Since that time, I have slowly learned to develop an enormous respect for the ways in which musicians use this concept of minimalism - this concept, that is, of making much out of a little - in so many different and interesting ways. Like the barren austerity of Arvo Pärt's Passio where a single sombre Aeolian chant weaves its way, serious and sullen, through a 75 minute piece of music, building around you its vast landscape of unrelenting sadness and gloom. Or like the way The Beatles, in 'Tomorrow Never Knows', which closes their album Revolver, allow a droning, unshifting tonality to draw everything back to it, like a gas giant. Or the way Krautrock icons like Neu! and Kraftwerk produce music that takes the tiniest fragments of rhythms and notes, repeats them again and again beneath a slowly, smoothly, subtly changing soundscape, until you begin to notice that it is the journey, not the destination, that is fascinating you so much.

Or Terry Riley's iconic In C, where the score consists of 53 little phrases, each anything between one note and 25 notes long, and the performers play them, repeating each as often, or as little, as they wish.

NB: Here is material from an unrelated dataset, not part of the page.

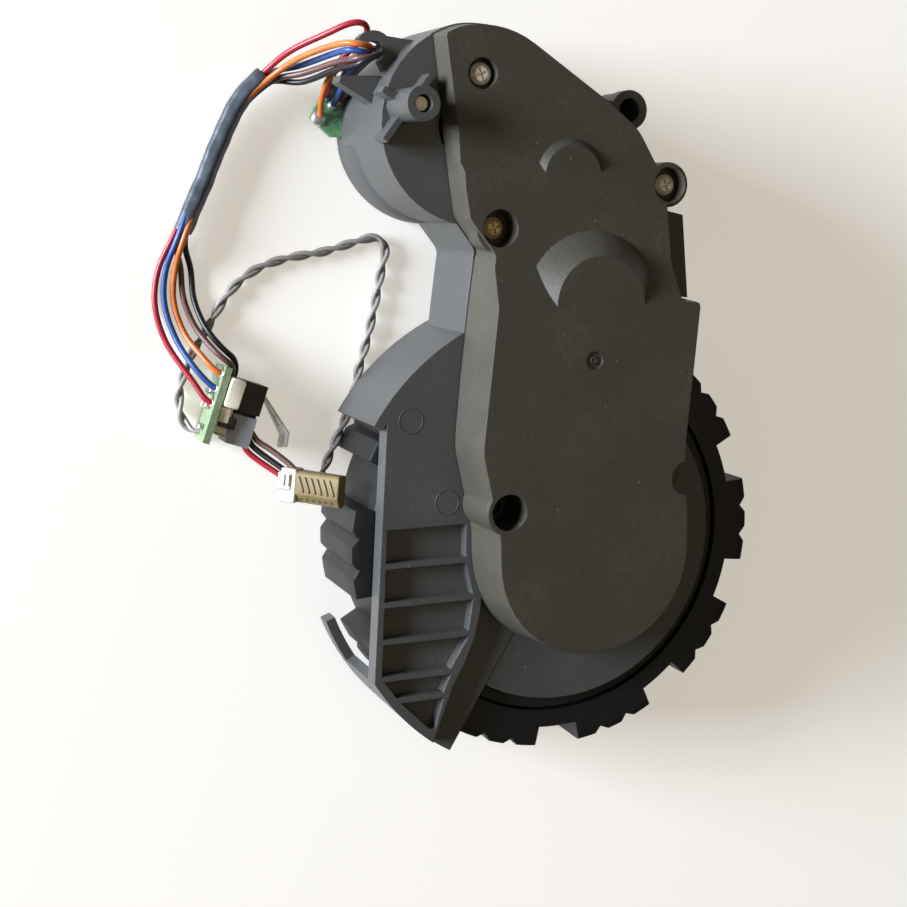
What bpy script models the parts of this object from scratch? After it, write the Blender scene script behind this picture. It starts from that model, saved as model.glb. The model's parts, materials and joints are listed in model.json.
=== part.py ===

They can drop out for a while and come back in later, but everyone has to listen to what everyone else is doing, so that no one is ever more than two or three phrases ahead of, or behind, anyone else. It can be performed at any speed by any number, or any kind, of instruments, although Terry Riley himself suggests that a group of about 35 performers works best. The idea is that a couple of times throughout the performance, which can last anything beteen about 45 and 90 minutes, all the musicians will come together in unison, and then veer off again, as their own individual choices of the number of repeats of each phrase varies. The end result can be absolutely mind-blowing, a fantastic celebration of sound, a great testament to the way minimalism can take such teensy-weensy little bits of music, multiply them, throw them in the air, and allow you to marvel at the kaleidoscopic intersection of melody, harmony and rhythm they produce.

Minimalism has probably had more than its share of bad press over the years, where critics have seen it as lazy music for lazy audiences, music lacking in ideas, the music of the machine age. And yet that somehow belies the enormous influence minimalism has had across music genres, being able to touch on everything from classical to 1990s electronic dance. And it belies the endless variety, the million and one different ways in which minimalist composers and musicians take the tiniest of molehills and, throwing in a mountainload of invention, turn them into things with so many more sides and facets and colours and textures than you would ever have thought possible.

It's amazing how complex simplicity can be sometimes.